In State v. Brown, 303 S.C. 169, 399 S.E.2d 593 (1991), the trial court sustained the State's objection to defense counsel asking the State's witness as to the mandatory length of punishment for the dropped charge. The reviewing court, relying on the United States Constitution's confrontation clause, held that the trial court abused its discretion in limiting cross-examination. The reviewing court remanded the case for a new trial. The court held the jury should be free to weigh the sentence the witness would have received with the sentence actually received. The witness's evidence was crucial to the prosecution. The reviewing court rejected the State's argument that the jury would have learned the defendant's own potential sentence if convicted. Defendant's right to a meaningful cross-examination outweighed the State's interest in shielding evidence of the defendant's prospective sentence from the jury.

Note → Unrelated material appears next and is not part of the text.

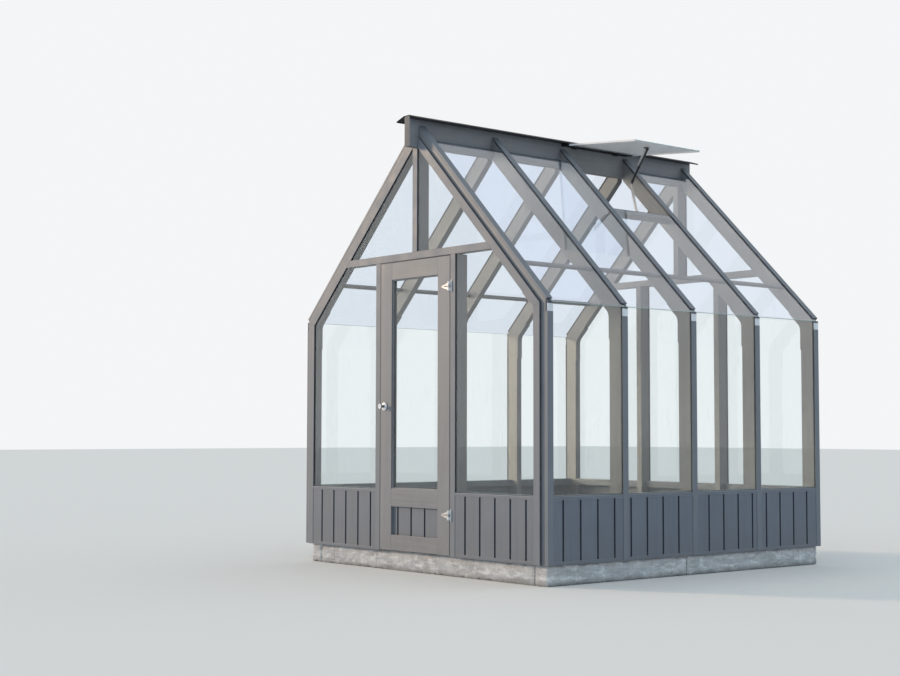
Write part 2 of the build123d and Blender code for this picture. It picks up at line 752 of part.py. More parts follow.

In State v. Bennett, 550 So.2d 201 (La. Ct. App. 1989), the reviewing court reversed the defendant's conviction for solicitation of murder. The court held that the trial court erred in refusing the defendant the opportunity to ask the collaborating witness as to the maximum sentence he could have received if he failed to cooperate with the State. The court suggested that impermissibly curtailing cross-examination could never be harmless.
In Meyer v. State, 498 So.2d 554 (Fla. Dist. Ct. App. 1986), the reviewing court upheld the trial court's barring of questioning of the State's witness as to the maximum and minimum sentence he faced with his deal with the State. The court considered sufficient the jury's hearing that the witness received a reduced sentence in exchange for testifying. Meyer v. State may conflict with Jackson v. State.

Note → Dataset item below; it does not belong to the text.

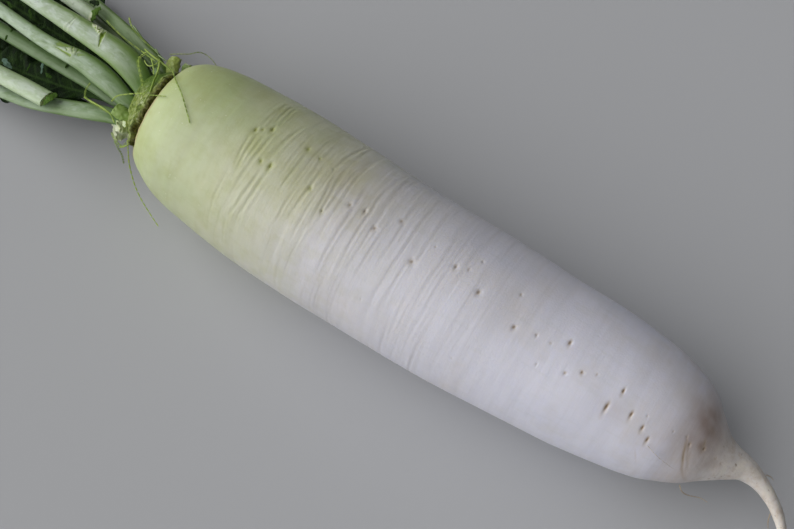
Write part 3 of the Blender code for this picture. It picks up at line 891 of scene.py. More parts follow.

In State v. Morales, 120 Ariz. 517, 587 P.2d 236 (1978), the reviewing court reversed the defendant's conviction for first degree murder. The court held that the trial court committed reversible error in precluding defense counsel from attacking the credibility of a juvenile witness who had participated in the torture of the victim by showing the punishment the juvenile might have received had he not agreed to testify against the defendant. The trial court precluded the testimony on the ground that the jury would hear the possible sentence faced by the defendant. The reviewing court held that this factor did not outweigh the defendant's right to examine the witness as to the penalty he would have faced if he had not agreed to testify.
In State v. Larrabee, 377 A.2d 463 (Me. 1977), the reviewing court noted that defense counsel should be free to question the State's witness as to the existence of an agreement and the extent of the benefits the witness will likely obtain by cooperative testimony. Nevertheless, the court refused to reverse the trial court because the State charged the defendant with the same crime that the witness avoided with the agreement. The rule that the jury should not know the sentence that the defendant faced prevailed. The court also rejected the salutary effect of a limiting instruction.
In State v. Alston, 17 N.C.App. 712, 195 S.E.2d 314 (1973), the trial judge barred questioning of the State's witness as to the maximum sentence the witness confronted but for his cooperation with the State. The reviewing court held the restriction to violate defendant's right to show bias of a witness and ordered a new trial.